Once again the newspapers were saturated with his face and once again kept out of sight in the basement flat, far from prying eyes. From the corner of his window he snuck the occasional glance round the curtain to catch a glimpse of ankles and shoes marching past with abnormal haste. As was customary in the days following an attack, few wanted to linger on the streets for longer than they had to.
Diving once more into his notes, his living room wall resembled that of a madman’s cell, with insane scribbling covering every inch of the plaster. His writings had ventured into the hallway now, where he had categorised the agendas that The Man might have. None of them had plausible fulcrums on which Jack could rest his argument on. Whilst interesting and temporarily appealing, nothing of the dystopia he was creating was smeared in religious overtones; there was no evidence to suggest it was gearing up to some sort of ethnic cleanse. It wasn’t targeted, it wasn’t even about personalities. David White was bland and easily forgettable even despite the scandal of his arrest. Cameron Snowden, whilst strong, lacked a commanding presence that Jack would have expected from a government that was fighting to stamp its personality on the nation.

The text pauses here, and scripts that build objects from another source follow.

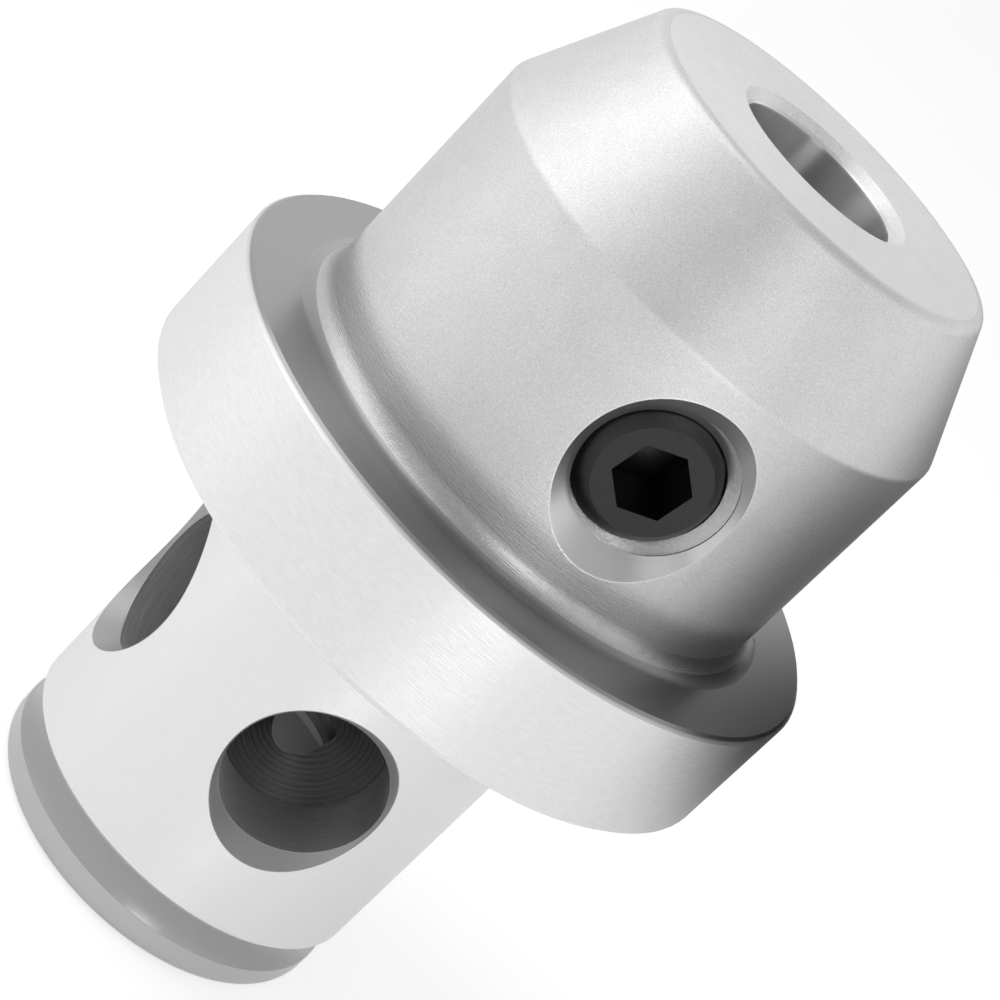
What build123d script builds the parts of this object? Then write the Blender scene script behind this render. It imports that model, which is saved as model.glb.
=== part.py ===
from build123d import *
import os
from math import radians, tan

# An extension holder for cutters with a flatted shank. All sizes are in millimetres.
# The axis is Z. The origin is the centre of the flange's rear contact face, +Z points to the nose,
# and the clamping screw comes in along the row axis -Y.

# Flange
flange_diameter = 63.0
flange_thickness = 13.0
flange_front_chamfer = 0.5
flange_rear_chamfer = 0.8

# Body in front of the flange
body_diameter = 48.0
gauge_length = 49.0  # contact face to nose face
cone_length = 12.0
nose_diameter = 36.4  # where the cone would meet the nose face with no rounding
nose_edge_radius = 1.2
cone_edge_radius = 1.0
foot_radius = 2.0

# Pilot behind the flange
pilot_diameter = 36.0
pilot_length = 40.2
ground_length = 33.3  # where the ground part ends, from the contact face
ground_end_chamfer = 0.4
groove_depth = 0.65  # below the ground surface
bead_drop = 0.35  # below the ground surface
bead_length = 3.2
bead_radius = 1.8

# Undercut in the corner of the pilot and the contact face
undercut_width = 2.5
undercut_depth = 0.3
undercut_run_out = 15.0
undercut_bevel = 0.5
undercut_face_width = 1.3
undercut_face_depth = 0.2

# Tool bore and the axial passage behind it
bore_diameter = 16.0
bore_depth = 50.0
bore_chamfer = 1.0
core_diameter = 13.8  # core of the axial M16 thread
recess_diameter = 17.0
recess_depth = 15.0
recess_chamfer = 0.6

# Clamping screw and its hole
screw_diameter = 14.0
screw_length = 14.0
screw_clearance = 0.05
screw_retreat = 0.2  # point of the backed-out screw, from the wall of the tool bore
screw_from_nose = 22.9
screw_sink_diameter = 17.4
screw_sink_angle = 90.0
screw_head_chamfer = 2.05
screw_point_chamfer = 2.0
socket_across_flats = 6.0
socket_depth = 6.5
socket_turn = 79.0  # one corner of the hexagon, from +X towards +Z
socket_floor_angle = 120.0

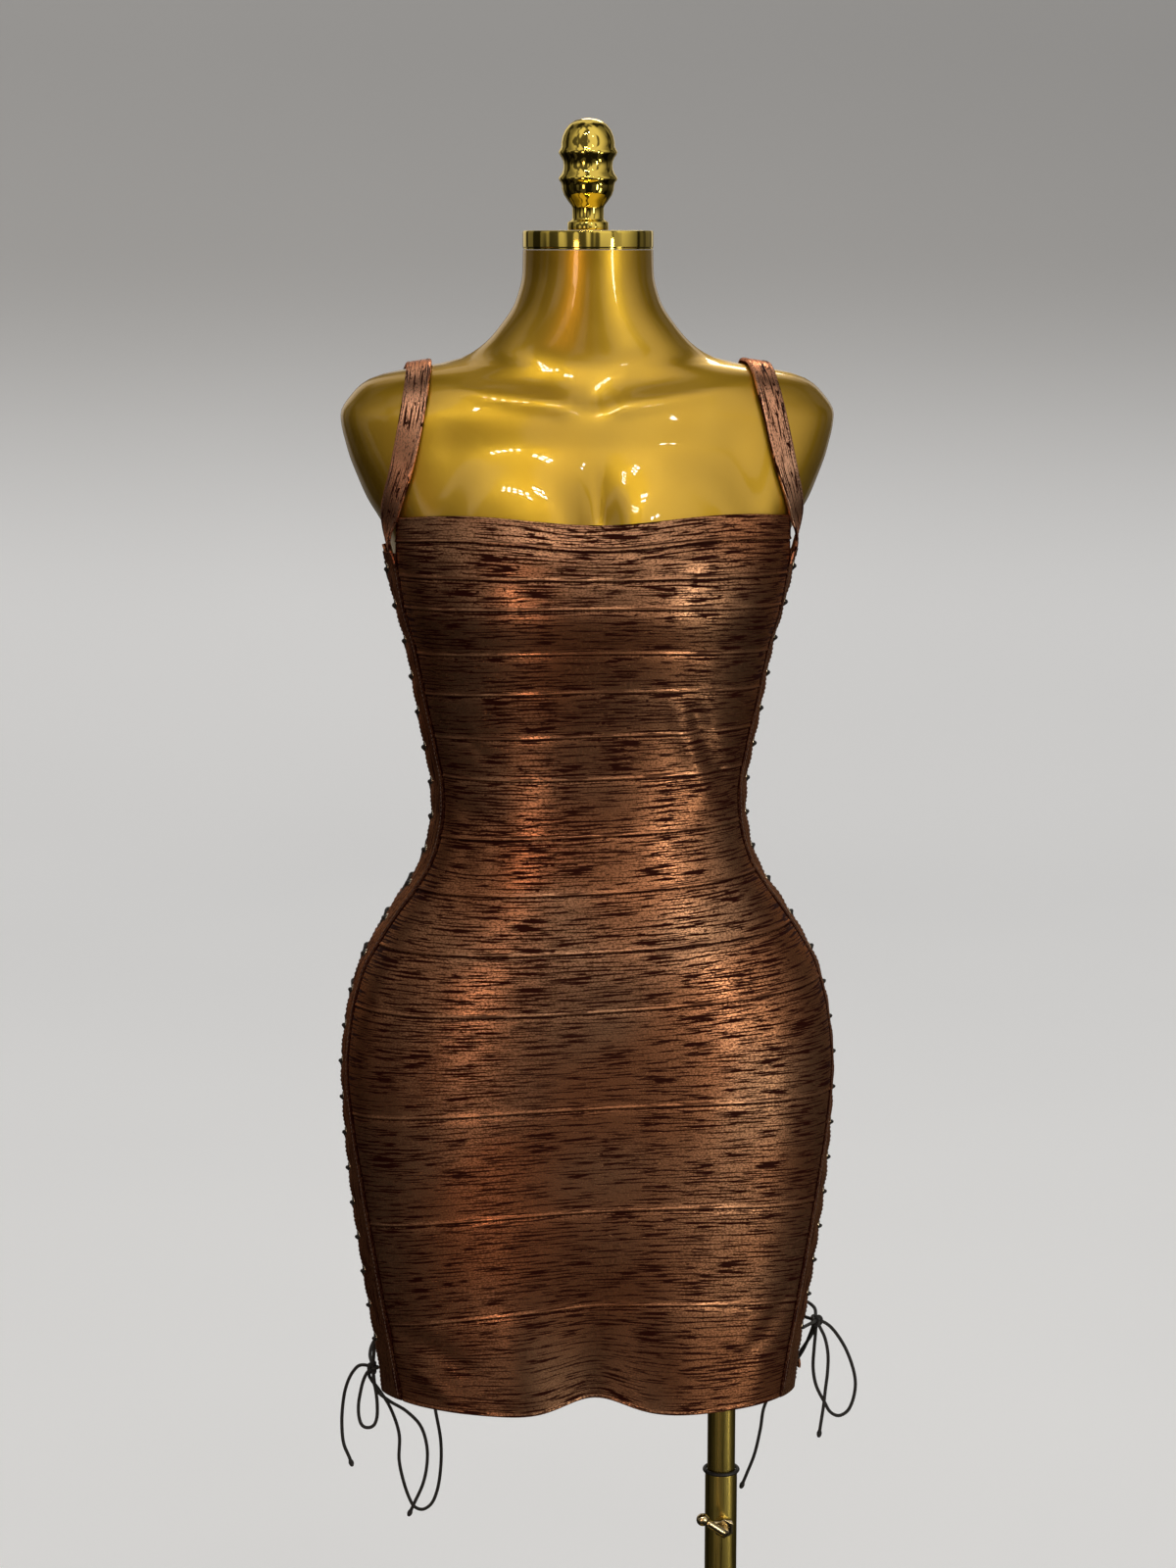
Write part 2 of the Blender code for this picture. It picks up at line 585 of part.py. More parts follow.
def hem_height(side):
    return SEAMS[-1].height + SEAMS[-1].tilt * side


def placket_skins(side, height, y):
    """The outer and the inner point of a placket at a height and a depth."""
    point = side_point(side, y, height)
    away = outward(point)
    far = EASE + FABRIC + PLACKET_PROUD
    return point + away * far, point + away * (far - PLACKET_THICK)


def eyelet_height(number):
    return EYELET_TOP + (EYELET_BOTTOM - EYELET_TOP) * number / (EYELETS - 1)


def eyelet_depth(height, front):
    seam, free = placket_span(height, front)
    return free - math.copysign(EYELET_INSET, free - seam)


def placket(side, front, finish):
    """A laced edge strip from the underarm to the hem, with a square hole in each stretch."""
    cuts = [PLACKET_TOP]
    cuts += [(eyelet_height(k) + eyelet_height(k + 1)) / 2.0 for k in range(EYELETS - 1)]
    cuts += [PLACKET_FOOT, hem_height(side)]
    bm = bmesh.new()

    def skin_pair(height, y):
        return [bm.verts.new(point) for point in placket_skins(side, height, y)]

    edges = []
    for height in cuts:
        seam, free = placket_span(height, front)
        edges.append([skin_pair(height, seam + math.copysign(SEAM_GAP / 2.0, free - seam)),
                      skin_pair(height, free)])
    for number, (top, low) in enumerate(zip(edges, edges[1:])):
        corners = [top[0], top[1], low[1], low[0]]
        if number < EYELETS:
            middle = eyelet_height(number)
            y = eyelet_depth(middle, front)
            half = math.copysign(EYELET_HALF, 1.0 if front else -1.0)
            hole = [skin_pair(middle + up * EYELET_HALF, y + along * half)
                    for along, up in ((-1, 1), (1, 1), (1, -1), (-1, -1))]
            for k in range(4):
                nxt = (k + 1) % 4
                bm.faces.new((corners[k][0], corners[nxt][0], hole[nxt][0], hole[k][0]))
                bm.faces.new((corners[nxt][1], corners[k][1], hole[k][1], hole[nxt][1]))
                bm.faces.new((hole[k][0], hole[nxt][0], hole[nxt][1], hole[k][1]))
        else:
            bm.faces.new([corner[0] for corner in corners])
            bm.faces.new([corner[1] for corner in corners[::-1]])
        for first, second in ((corners[1], corners[2]), (corners[3], corners[0])):
            bm.faces.new((first[0], first[1], second[1], second[0]))
    for first, second in (edges[0], edges[-1][::-1]):
        bm.faces.new((first[0], first[1], second[1], second[0]))
    place = ("front" if front else "back") + "_placket_" + ("left" if side < 0 else "right")
    return make_object(place, finish, bm, smooth_angle=50.0)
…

Now in November, the isolation was truly getting to Jack. He had heard from Alex one more time since October, a quick message to reassure him all was well. Far from setting him at ease, it made him more nervous than ever. This had been going on for far too long and without any real progress. When he was not scribing the walls with his inane thoughts, he was trying to silence the ones he did not want to have a voice. A little baby crying, a mother and father four hundred miles away bonding over the life they had created. Exhausted yawns, reddened skin blotched with fatigue and joy in equal measure. It was a hard thought to force from his mind, and some days he struggled to let it go at all.
A few days ago h
e had met with Sarah Kilpatrick, who was able to provide some invaluable information regarding Elizabeth Reid, the Secretary for Work and Pensions, and an altercation she had in her office one evening. Whilst no one was privy to what exactly was said, one junior civil servant spread the gossip far and wide the next morning only to be brought into Reid’s office by that afternoon, never to be seen again. Her desk was cleared by security, and those who had her private number were unable to reach her. Although Sarah had suggested that Elizabeth might be having an affair, Jack had smiled broadly, knowingly, as he wandered back to the loneliness of his basement to scrawl another name under the list of influential MPs.
He had already had his second meeting with Richard, which had served only to confirm Marlene’s relationship with The Man. Her diary was spattered with meetings at undisclosed locations, at odd times and with unmentioned attendees. Now that Jack knew what he was looking for, it was incredibly easy to spot.
Pulling on his ragged shoes and anorak, he set out on the road again; this time he was to meet Arun Patel who had sounded extremely delighted to hear from Jack directly. The unusual location for their meeting was Arun’s brother’s vacated flat in Walthamstow. The entrance was concealed by bins and other refuse whilst the long staircase leading to the flat door was dark and stunk of damp. The flat itself was shrouded from what little daylight there was left. Dirty windows filtered the light such that everything was toned with sepia. A lone man stood in the kitchenette of the tiny space.